*RECORDED INFORMATION*.

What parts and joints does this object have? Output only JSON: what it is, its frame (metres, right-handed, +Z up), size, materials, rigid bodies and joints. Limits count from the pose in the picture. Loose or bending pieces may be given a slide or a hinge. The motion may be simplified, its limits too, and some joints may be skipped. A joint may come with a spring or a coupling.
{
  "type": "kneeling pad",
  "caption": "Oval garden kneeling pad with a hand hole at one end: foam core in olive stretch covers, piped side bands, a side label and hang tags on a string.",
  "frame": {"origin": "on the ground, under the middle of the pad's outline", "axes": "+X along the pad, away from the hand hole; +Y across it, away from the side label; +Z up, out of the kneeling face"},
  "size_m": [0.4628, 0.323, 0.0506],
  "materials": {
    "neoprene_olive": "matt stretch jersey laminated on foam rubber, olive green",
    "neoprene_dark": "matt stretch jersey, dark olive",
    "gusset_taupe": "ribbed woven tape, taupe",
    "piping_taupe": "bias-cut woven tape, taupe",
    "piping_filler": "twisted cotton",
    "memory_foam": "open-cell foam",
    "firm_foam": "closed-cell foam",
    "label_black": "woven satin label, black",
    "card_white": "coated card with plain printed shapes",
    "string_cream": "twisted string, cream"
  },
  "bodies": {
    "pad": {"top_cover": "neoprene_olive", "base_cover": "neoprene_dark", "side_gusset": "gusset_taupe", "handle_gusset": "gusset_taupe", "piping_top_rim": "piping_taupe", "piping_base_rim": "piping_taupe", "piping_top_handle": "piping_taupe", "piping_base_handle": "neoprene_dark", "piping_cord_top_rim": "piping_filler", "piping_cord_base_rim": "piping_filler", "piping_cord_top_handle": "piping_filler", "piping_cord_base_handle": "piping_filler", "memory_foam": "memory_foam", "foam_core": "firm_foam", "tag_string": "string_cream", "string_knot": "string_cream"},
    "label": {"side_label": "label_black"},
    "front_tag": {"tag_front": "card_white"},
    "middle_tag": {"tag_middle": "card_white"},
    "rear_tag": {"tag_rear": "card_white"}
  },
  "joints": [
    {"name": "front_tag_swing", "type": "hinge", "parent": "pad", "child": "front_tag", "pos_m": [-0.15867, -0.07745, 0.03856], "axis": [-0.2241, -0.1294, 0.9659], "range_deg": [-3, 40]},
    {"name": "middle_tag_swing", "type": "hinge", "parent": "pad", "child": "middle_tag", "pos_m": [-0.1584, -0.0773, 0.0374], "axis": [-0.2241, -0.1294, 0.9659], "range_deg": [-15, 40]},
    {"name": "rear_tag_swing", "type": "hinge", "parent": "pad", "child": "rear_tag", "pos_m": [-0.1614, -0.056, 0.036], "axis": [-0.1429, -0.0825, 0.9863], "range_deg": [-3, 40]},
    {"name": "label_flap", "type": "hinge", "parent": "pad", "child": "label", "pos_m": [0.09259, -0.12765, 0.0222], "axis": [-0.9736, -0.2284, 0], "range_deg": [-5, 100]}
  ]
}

==

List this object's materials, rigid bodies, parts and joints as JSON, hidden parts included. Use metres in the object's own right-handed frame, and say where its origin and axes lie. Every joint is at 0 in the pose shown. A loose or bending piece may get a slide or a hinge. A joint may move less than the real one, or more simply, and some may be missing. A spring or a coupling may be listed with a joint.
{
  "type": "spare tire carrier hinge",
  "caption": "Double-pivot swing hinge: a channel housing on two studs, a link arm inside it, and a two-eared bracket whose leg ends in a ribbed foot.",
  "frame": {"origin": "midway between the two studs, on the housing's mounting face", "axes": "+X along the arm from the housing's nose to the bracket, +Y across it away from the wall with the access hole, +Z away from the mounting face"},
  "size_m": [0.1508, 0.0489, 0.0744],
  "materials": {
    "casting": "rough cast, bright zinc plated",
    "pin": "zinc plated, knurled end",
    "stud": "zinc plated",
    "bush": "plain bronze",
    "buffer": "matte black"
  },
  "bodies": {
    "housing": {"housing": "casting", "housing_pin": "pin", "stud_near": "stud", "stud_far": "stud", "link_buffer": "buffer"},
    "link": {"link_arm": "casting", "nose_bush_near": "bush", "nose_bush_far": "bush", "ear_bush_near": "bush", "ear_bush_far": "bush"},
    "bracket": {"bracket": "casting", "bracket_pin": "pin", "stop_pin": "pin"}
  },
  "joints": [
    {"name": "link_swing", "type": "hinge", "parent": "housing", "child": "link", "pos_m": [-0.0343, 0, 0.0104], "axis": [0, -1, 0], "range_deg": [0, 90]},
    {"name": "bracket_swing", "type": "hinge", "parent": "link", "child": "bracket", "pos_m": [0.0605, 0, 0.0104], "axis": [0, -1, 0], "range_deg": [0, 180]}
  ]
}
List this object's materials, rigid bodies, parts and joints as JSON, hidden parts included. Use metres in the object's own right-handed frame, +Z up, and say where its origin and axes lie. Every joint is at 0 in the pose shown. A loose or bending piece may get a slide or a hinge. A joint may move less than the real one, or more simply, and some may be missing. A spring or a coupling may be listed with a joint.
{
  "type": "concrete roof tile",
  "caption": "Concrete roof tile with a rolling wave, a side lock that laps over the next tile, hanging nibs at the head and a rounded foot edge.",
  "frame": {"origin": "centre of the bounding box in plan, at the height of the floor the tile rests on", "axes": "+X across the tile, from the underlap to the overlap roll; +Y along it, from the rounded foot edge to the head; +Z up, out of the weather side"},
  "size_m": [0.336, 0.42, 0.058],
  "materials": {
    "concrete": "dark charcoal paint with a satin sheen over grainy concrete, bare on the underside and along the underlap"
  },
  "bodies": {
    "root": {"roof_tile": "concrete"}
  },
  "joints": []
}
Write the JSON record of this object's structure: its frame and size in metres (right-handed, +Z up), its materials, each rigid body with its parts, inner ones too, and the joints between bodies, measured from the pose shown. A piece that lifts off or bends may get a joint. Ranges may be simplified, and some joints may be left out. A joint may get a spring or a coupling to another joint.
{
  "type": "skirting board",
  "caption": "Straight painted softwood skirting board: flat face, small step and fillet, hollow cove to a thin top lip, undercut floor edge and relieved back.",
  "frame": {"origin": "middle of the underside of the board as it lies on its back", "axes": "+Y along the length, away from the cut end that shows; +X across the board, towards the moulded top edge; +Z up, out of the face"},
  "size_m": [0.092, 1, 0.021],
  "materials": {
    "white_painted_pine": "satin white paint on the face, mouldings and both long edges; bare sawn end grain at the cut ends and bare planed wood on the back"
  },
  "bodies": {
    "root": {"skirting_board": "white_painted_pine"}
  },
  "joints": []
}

---

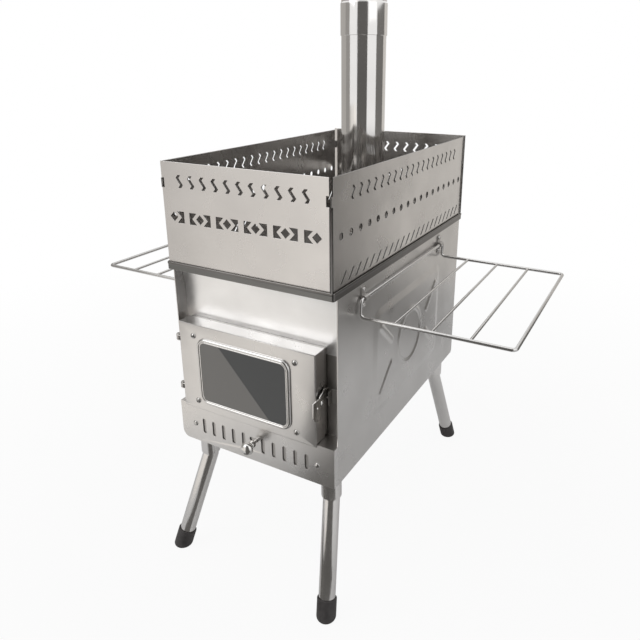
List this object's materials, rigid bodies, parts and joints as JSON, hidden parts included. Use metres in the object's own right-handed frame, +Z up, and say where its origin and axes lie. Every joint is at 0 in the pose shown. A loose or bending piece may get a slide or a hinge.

*EXERCISE DESCRIPTION*. Extract from the data every line where "this" shows up.

*EXERCISE SOLUTION*.
What parts and joints does this object have? Output only JSON: what it is, its frame (metres, right-handed, +Z up), size, materials, rigid bodies and joints. Limits count from the pose in the picture. Loose or bending pieces may be given a slide or a hinge. The motion may be simplified, its limits too, and some joints may be skipped. A joint may come with a spring or a coupling.
List this object's materials, rigid bodies, parts and joints as JSON, hidden parts included. Use metres in the object's own right-handed frame, and say where its origin and axes lie. Every joint is at 0 in the pose shown. A loose or bending piece may get a slide or a hinge. A joint may move less than the real one, or more simply, and some may be missing. A spring or a coupling may be listed with a joint.
List this object's materials, rigid bodies, parts and joints as JSON, hidden parts included. Use metres in the object's own right-handed frame, +Z up, and say where its origin and axes lie. Every joint is at 0 in the pose shown. A loose or bending piece may get a slide or a hinge. A joint may move less than the real one, or more simply, and some may be missing. A spring or a coupling may be listed with a joint.
Write the JSON record of this object's structure: its frame and size in metres (right-handed, +Z up), its materials, each rigid body with its parts, inner ones too, and the joints between bodies, measured from the pose shown. A piece that lifts off or bends may get a joint. Ranges may be simplified, and some joints may be left out. A joint may get a spring or a coupling to another joint.
List this object's materials, rigid bodies, parts and joints as JSON, hidden parts included. Use metres in the object's own right-handed frame, +Z up, and say where its origin and axes lie. Every joint is at 0 in the pose shown. A loose or bending piece may get a slide or a hinge.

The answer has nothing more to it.